Final checklist: Ready for NL2SQL?

Before rolling it out across a retail domain, confirm:

✔ Canonical SKU master in use everywhere
✔ Promo tags >90% complete
✔ Standardised timestamps
✔ Nightly POS + inventory reconciliation
✔ Label accuracy >90%
✔ Baseline models show strong signal
✔ Semantic layer documented
✔ Data quality automation running
✔ Clear decision policies approved

If you can tick those off, you’re ready to “talk to your data” with confidence.

Why this matters

“Talk to your data” isn’t magic. it’s a capability built on steady, realistic improvements.
These steps:

  • Stop guesswork
  • Prevent misleading insights
  • Protect your data credibility
  • Build trust with your teams
  • Make NL2Query a repeatable, scalable capability

Follow them in order, and you move from risky pilots to reliable, measurable AI without needing perfect data to start.

Common FAQs

What does “talk to your data” (NL2Query) actually mean in retail?

NL2Query lets teams ask questions in plain English and automatically turns them into the right type of query – SQL, NoSQL, Graph, API or semi-structured – to return a reliable answer.
It removes the need for technical skills but only works when the underlying data is clean and consistent.

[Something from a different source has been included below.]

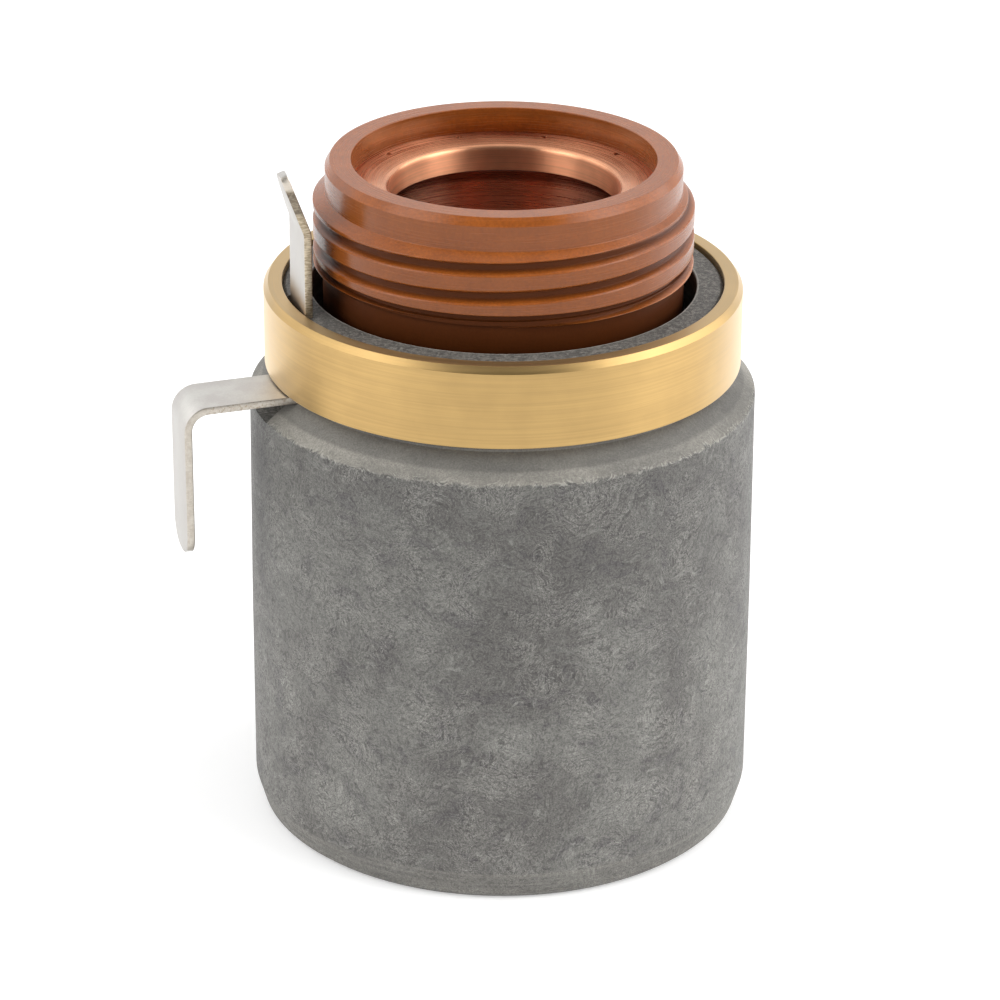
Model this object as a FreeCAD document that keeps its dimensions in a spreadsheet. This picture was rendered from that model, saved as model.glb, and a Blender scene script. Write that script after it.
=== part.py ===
import FreeCAD, Part
import Sketcher
import os

# Retaining cap for the front of a plasma cutting torch.
# Millimetres, +Z towards the nozzle end, origin on the axis in the plane of the rear rim.
# The folded contact strip points along -X.

os.makedirs("parts", exist_ok=True)
doc = FreeCAD.newDocument("retaining_cap")

# Driving dimensions: plain numbers, one cell each.
DRIVING_SIZES = {
    # outer shell, outside
    "shell_radius": "17.62",
    "shoulder_draft": "0.12",
    "shoulder_height": "31.27",
    "barrel_share": "0.5",
    "bevel_slope": "0.85",
    "rear_taper_height": "2.2",
    "rear_taper_inset": "0.54",
    "rear_taper_blend": "3.0",
    "rim_edge_height": "0.4",
    "rim_edge_inset": "0.46",
    "rim_edge_blend": "0.35",
    # outer shell, inside
    "barrel_wall": "3.72",
    "rear_socket_step": "1.1",
    "rear_socket_depth": "3.5",
    "web_drop": "0.27",
    "web_thickness": "3.5",
    # contact ring and the neck that it sits on
    "ring_inset": "1.174",
    "neck_wall": "1.9",
    "neck_chamfer": "0.29",
    "ring_wall": "1.286",
    "ring_width": "5.71",
    "ring_seat_rise": "2.22",
    "ring_proud": "0.25",
    "ring_chamfer_width": "0.33",
    "ring_chamfer_height": "0.44",
    "ring_lead_in": "0.2",
    "ring_land_width": "0.4",
    # nose insulator
    "insulator_gap": "0.885",
    "insulator_wall": "1.475",
    "collar_rise": "1.49",
    "collar_width": "0.36",
    "collar_undercut": "0.24",
    "collar_step": "0.625",
    "relief_width": "0.65",
    "relief_slope": "0.1",
    "relief_depth": "0.65",
    "threaded_length": "3.65",
    "lead_in_height": "0.51",
    "spigot_step": "0.837",
    "spigot_height": "2.28",
    "nose_chamfer_width": "0.343",
    "nose_chamfer_height": "0.55",
    "thread_pitch": "2.0",
    "thread_groove_width": "0.95",
    "thread_depth": "0.47",
    "thread_flank_rise": "0.27",
    "thread_run_in": "1.04",
    "thread_turns": "3.5",
    # nozzle seat
    "lip_height": "1.77",
    "nose_wall": "0.53",
    "seat_face_width": "2.56",
    "seat_face_dish": "0.17",
    "seat_bore_blend": "0.35",
    "land_depth": "1.92",
    "undercut_height": "0.8",
    "cavity_step": "1.0",
    "cavity_foot_rise": "2.0",
    "thread_wall": "2.5",
    "thread_core_top_rise": "0.5",
    "thread_core_foot_height": "9.5",
    "socket_lead_step": "0.8",
    "sleeve_recess": "0.5",
    "gas_hole_radius": "0.225",
    "gas_hole_inset": "0.57",
    "gas_hole_count": "10",
    "gas_hole_angle": "20.94",
    "drill_run_out": "0.5",
    # contact strip
    "strip_width": "4.4",
    "strip_thickness": "0.55",
    "strip_offset": "1.2",
    "strip_tuck": "0.41",
    "run_reach": "8.43",
    "run_drop": "0.2",
    "run_clearance": "0.1",
    "leg_length": "11.29",
    "upright_length": "11.46",
    "flap_length": "4.52",
    "flap_lean": "20.4",
    "bend_inside_radius": "1.2",
    "root_bend_radius": "0.3",
    "leg_corner_radius": "1.8",
    "flap_corner_radius": "1.3",
    # notches for the strip
    "strip_clearance": "0.05",
    "slot_half_width": "2.45",
    "slot_sink": "0.07",
}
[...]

How do I know if my retail data is ready for NL2Query or AI?

Your data is “AI-ready” when:
promo tags are >90% complete
the SKU master is consistent
inventory reconciles with POS
timestamps align across systems
simple forecasting shows stable accuracy
These are benchmarks that you can work towards. You don’t need perfect data; you just need data that’s structured and consistent enough to give answers you can trust.

Why do AI and NL2Query PoCs fail in retail?

Most PoCs fail because the data isn’t ready.
Common issues include missing promo tags, inconsistent SKUs, timestamp gaps, poor inventory accuracy, incomplete labels, and no semantic layer.
These gaps lead to unreliable answers and weak model performance.